Output, word for word, every line from the start of the listing down to and including the line that contains "return np.exp(-((far / radius) ** 2))"; include nothing else.

-- -- --

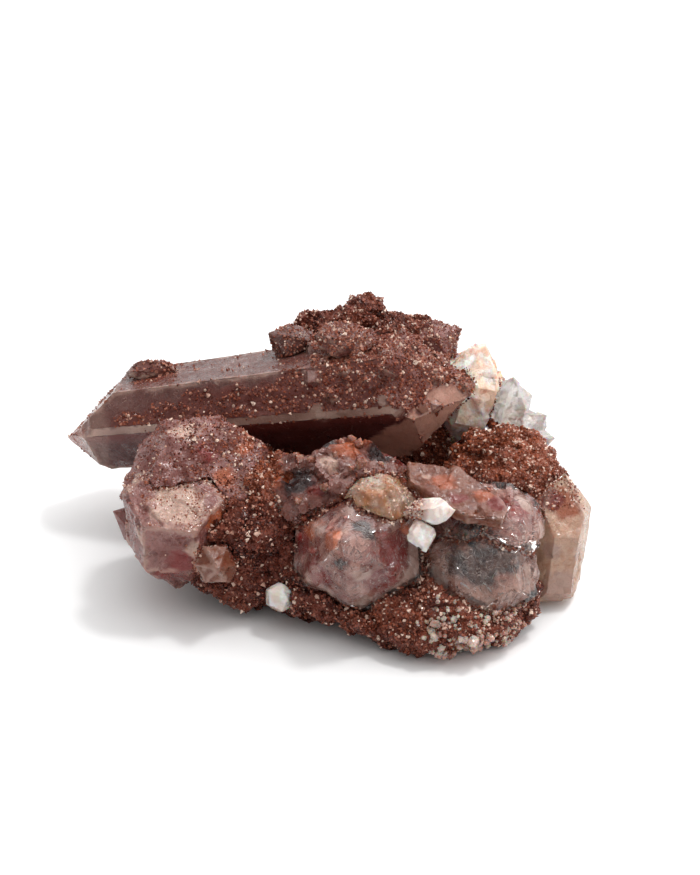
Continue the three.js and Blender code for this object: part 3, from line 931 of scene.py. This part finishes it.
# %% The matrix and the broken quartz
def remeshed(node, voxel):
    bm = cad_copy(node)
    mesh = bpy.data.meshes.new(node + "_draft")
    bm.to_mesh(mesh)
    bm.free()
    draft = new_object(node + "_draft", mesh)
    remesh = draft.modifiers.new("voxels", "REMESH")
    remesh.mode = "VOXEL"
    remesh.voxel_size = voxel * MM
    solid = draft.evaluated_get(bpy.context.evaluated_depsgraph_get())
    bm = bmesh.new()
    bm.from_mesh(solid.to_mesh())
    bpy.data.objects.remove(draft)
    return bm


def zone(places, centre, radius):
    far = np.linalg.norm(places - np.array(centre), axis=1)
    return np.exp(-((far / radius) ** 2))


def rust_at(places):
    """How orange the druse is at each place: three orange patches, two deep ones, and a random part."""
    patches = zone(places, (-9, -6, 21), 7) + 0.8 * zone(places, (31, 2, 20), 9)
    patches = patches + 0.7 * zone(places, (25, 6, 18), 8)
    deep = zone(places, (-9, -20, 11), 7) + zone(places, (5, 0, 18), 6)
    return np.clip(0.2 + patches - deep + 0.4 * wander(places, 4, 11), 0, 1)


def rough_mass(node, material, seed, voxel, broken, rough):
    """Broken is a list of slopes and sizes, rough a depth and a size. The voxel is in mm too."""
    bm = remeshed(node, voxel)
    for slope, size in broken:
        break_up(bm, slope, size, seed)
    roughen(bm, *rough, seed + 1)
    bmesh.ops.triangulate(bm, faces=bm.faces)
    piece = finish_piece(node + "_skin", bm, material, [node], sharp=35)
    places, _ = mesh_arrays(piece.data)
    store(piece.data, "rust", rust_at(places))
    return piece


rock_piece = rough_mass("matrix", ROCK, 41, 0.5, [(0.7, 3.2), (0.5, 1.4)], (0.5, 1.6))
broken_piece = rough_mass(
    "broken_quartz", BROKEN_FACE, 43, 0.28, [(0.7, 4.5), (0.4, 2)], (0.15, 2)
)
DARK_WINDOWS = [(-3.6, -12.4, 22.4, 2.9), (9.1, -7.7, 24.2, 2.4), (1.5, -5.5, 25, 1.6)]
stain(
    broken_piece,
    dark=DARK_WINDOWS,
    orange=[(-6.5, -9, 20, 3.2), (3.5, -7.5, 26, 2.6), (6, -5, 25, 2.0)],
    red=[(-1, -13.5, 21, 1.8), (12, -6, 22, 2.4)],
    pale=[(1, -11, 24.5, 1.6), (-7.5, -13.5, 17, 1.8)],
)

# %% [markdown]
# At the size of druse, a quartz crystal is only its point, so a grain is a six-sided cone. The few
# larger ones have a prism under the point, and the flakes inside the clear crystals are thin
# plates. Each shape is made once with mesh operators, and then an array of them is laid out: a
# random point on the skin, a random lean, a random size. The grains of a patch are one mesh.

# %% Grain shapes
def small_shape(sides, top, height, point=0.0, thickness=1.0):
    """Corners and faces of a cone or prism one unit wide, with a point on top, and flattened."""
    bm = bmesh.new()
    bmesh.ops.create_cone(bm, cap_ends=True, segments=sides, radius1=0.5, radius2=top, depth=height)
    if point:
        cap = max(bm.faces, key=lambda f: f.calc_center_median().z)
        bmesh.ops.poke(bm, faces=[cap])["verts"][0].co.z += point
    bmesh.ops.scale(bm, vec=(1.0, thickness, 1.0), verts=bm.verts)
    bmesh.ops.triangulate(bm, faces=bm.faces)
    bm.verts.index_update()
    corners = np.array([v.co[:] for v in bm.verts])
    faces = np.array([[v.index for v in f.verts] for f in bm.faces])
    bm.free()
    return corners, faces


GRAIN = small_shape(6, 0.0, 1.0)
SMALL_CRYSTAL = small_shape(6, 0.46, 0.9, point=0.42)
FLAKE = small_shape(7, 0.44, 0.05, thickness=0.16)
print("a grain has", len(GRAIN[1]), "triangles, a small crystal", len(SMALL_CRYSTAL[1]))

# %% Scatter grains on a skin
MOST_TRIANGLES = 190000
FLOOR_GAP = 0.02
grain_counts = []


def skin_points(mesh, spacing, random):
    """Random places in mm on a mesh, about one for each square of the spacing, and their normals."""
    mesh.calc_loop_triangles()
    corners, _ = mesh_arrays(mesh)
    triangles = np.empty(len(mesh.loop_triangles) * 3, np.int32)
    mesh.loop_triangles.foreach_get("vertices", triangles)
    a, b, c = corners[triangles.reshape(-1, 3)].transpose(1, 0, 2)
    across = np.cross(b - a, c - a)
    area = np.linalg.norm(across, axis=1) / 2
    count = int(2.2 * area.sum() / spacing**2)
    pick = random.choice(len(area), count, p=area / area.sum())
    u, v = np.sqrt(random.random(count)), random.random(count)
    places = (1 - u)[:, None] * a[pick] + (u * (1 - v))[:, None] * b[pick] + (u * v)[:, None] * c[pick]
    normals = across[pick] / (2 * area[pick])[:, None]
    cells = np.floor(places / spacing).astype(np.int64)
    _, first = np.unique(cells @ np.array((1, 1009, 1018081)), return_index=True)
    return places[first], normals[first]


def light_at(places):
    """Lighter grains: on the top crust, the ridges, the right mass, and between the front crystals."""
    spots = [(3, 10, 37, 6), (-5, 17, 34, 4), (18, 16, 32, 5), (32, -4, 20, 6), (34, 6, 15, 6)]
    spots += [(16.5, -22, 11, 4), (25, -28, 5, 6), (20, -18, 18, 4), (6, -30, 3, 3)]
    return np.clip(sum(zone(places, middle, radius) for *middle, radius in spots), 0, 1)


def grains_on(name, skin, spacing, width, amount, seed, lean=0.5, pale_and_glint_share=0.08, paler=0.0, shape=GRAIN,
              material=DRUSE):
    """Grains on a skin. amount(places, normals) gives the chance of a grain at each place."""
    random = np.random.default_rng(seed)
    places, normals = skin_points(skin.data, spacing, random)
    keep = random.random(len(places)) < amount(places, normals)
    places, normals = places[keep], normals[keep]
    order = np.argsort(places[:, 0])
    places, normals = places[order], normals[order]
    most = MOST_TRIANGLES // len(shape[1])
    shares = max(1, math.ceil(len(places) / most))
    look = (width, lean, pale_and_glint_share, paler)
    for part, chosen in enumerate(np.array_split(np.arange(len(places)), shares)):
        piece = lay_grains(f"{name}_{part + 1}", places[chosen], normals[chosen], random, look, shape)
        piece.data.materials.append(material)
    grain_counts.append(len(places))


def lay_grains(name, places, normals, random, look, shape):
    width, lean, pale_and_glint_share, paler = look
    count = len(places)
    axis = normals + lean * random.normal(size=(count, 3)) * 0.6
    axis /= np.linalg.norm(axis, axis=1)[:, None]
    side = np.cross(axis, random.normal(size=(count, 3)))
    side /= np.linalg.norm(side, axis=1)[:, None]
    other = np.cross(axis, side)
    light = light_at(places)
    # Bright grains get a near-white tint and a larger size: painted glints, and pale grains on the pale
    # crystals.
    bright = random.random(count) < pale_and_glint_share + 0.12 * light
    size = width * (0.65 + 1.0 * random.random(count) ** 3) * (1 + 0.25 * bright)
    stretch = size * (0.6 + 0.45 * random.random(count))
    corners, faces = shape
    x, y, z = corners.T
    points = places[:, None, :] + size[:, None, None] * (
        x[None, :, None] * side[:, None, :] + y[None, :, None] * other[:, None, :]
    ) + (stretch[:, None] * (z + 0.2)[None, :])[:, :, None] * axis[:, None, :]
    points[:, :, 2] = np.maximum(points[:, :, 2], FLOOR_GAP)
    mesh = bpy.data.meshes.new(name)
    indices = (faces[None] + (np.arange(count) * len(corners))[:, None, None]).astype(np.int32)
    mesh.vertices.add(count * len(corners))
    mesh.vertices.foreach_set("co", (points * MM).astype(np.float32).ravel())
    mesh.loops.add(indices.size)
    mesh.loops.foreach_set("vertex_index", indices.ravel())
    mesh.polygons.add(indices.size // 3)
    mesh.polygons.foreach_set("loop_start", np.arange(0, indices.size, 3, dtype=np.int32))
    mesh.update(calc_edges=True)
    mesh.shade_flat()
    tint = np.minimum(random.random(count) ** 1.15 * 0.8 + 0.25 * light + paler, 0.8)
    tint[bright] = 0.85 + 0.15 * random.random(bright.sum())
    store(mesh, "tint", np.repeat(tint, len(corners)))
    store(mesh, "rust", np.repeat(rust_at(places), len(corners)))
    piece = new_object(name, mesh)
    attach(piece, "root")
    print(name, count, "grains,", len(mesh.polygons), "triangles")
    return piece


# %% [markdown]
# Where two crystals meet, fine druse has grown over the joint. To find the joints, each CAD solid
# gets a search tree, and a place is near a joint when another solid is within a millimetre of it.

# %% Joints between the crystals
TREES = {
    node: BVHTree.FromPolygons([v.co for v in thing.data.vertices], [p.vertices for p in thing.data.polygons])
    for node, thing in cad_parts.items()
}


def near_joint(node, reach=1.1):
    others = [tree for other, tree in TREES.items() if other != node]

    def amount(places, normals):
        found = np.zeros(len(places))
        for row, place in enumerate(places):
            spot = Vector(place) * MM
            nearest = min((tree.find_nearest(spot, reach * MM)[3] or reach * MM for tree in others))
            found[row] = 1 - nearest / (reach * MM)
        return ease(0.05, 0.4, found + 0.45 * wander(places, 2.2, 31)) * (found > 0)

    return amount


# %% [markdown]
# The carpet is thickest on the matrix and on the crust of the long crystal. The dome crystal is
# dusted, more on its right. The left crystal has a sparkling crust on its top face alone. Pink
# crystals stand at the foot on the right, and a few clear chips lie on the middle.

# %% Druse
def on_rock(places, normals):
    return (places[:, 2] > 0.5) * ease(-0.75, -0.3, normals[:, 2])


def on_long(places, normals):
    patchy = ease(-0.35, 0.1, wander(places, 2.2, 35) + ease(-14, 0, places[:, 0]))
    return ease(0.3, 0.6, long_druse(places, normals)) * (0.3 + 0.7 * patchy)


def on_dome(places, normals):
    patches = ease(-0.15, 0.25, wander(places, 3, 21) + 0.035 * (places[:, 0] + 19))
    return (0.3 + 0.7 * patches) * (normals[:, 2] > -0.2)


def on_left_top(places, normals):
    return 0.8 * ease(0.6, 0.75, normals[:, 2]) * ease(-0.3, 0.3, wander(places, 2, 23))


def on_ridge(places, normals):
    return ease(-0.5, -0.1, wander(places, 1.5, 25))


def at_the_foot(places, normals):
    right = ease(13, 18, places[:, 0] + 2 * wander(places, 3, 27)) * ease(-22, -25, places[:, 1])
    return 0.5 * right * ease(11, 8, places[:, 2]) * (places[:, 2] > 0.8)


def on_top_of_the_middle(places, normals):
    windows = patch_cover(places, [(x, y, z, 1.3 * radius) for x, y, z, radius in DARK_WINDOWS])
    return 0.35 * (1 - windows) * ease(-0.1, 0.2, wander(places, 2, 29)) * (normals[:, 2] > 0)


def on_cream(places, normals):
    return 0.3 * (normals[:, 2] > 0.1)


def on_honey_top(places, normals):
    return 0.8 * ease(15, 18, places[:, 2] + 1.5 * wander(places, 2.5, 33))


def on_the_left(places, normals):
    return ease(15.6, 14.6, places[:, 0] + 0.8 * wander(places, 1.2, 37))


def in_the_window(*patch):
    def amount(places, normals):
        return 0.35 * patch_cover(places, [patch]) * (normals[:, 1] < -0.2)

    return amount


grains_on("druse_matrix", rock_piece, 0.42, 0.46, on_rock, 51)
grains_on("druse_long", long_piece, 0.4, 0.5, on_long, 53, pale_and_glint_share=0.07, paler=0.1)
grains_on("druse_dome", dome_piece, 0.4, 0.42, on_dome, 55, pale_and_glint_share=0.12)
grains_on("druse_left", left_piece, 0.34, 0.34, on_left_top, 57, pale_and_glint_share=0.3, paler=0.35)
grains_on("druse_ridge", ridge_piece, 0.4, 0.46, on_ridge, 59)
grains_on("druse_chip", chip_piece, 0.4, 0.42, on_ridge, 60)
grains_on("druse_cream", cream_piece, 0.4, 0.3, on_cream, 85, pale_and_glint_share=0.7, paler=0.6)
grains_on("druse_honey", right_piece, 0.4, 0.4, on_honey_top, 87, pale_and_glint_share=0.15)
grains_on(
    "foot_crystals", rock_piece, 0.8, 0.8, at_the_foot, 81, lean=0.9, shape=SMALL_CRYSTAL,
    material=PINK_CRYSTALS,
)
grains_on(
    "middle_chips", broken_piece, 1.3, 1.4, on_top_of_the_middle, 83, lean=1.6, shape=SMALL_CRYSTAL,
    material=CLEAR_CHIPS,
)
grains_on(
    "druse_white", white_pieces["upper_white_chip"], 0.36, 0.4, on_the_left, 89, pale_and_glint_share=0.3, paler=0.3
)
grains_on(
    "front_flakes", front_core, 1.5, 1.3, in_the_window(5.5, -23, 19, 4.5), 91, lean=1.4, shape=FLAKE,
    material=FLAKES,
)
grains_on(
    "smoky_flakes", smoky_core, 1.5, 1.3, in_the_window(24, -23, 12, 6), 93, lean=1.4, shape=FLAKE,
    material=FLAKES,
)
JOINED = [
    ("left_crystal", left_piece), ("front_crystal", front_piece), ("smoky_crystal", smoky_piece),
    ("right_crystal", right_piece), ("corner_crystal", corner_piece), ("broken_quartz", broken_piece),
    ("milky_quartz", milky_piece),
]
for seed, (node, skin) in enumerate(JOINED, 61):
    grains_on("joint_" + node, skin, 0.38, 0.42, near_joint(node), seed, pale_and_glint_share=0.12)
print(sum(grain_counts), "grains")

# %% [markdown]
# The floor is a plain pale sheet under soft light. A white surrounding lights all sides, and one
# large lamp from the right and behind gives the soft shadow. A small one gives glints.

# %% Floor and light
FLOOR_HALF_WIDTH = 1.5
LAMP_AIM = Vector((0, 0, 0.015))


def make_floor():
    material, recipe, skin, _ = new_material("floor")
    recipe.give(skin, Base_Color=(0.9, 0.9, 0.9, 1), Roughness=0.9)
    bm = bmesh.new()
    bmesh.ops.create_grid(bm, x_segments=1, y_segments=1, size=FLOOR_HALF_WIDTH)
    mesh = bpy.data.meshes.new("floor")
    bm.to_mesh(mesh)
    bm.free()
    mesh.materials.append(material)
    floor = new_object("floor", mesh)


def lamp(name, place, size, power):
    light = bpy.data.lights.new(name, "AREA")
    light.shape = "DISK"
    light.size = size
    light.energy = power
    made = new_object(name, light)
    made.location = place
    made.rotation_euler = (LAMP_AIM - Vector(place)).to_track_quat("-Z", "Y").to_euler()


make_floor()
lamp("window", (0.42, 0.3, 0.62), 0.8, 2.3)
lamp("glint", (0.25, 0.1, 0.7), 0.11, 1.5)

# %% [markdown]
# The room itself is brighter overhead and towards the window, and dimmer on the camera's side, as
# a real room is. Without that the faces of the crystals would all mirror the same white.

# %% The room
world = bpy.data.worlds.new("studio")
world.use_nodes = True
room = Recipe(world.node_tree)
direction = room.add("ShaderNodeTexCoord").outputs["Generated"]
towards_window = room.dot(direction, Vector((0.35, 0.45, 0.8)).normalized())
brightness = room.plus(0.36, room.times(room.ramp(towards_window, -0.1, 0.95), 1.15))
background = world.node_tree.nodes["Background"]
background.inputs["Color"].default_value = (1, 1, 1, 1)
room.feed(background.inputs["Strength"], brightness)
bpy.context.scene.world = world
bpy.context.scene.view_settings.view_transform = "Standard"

-- -- --

Solved exercise:
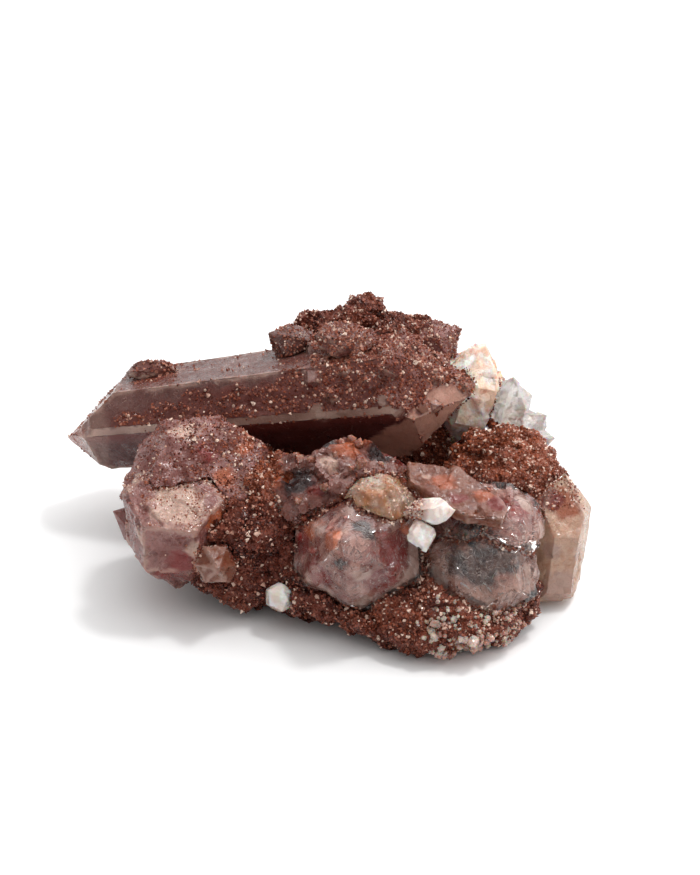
Continue the three.js and Blender code for this object: part 3, from line 931 of scene.py. This part finishes it.
# %% The matrix and the broken quartz
def remeshed(node, voxel):
    bm = cad_copy(node)
    mesh = bpy.data.meshes.new(node + "_draft")
    bm.to_mesh(mesh)
    bm.free()
    draft = new_object(node + "_draft", mesh)
    remesh = draft.modifiers.new("voxels", "REMESH")
    remesh.mode = "VOXEL"
    remesh.voxel_size = voxel * MM
    solid = draft.evaluated_get(bpy.context.evaluated_depsgraph_get())
    bm = bmesh.new()
    bm.from_mesh(solid.to_mesh())
    bpy.data.objects.remove(draft)
    return bm


def zone(places, centre, radius):
    far = np.linalg.norm(places - np.array(centre), axis=1)
    return np.exp(-((far / radius) ** 2))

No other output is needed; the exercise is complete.